Une coordination étroite devrait être réalisée avec les moyens sol-air ayant des capacités anti-balistiques. Le programme « famille sol-air futur » (FSAF), développé en coopération avec l’Italie pour remplacer les systèmes sol-air courte portée type Hawk, peut répondre à ce besoin. Par ailleurs, la France a signé une lettre d’intention avec l’Allemagne, l’Italie et les États-Unis pour un développement éventuel de système sol-air moyenne portée contre tous types de cibles aériennes (programme Meads : Medium Extended Air Defense System).

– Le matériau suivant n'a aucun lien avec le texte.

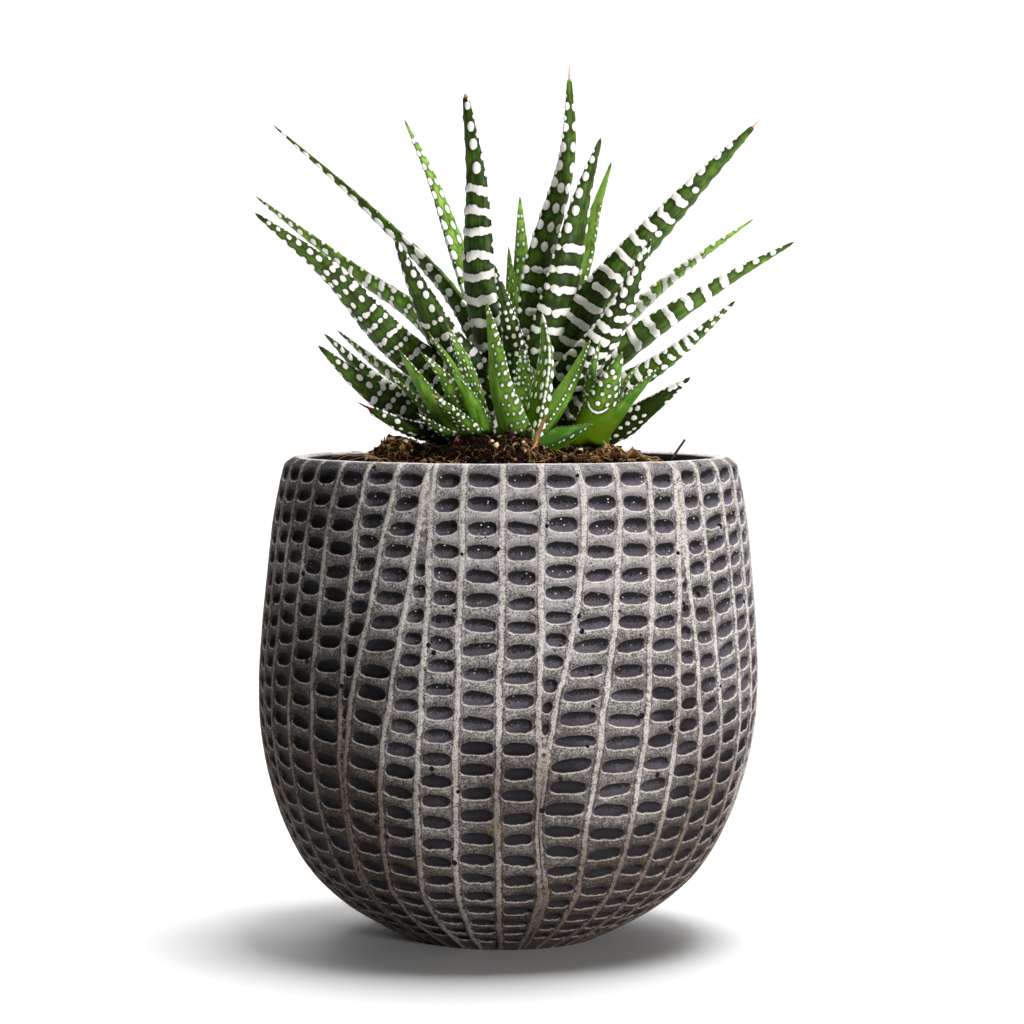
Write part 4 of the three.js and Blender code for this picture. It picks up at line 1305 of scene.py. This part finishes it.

Il importe donc dès à présent de définir les missiles d’interception les mieux adaptés au besoin afin de garantir la cohérence d’ensemble.
Conclusion
Les évolutions géostratégiques et politiques, les progrès techniques facilement accessibles favorisent la prolifération de la menace balistique. Face à ce nouveau péril, les moyens de protection diplomatiques et militaires adaptés doivent être développés en complémentarité les uns des autres.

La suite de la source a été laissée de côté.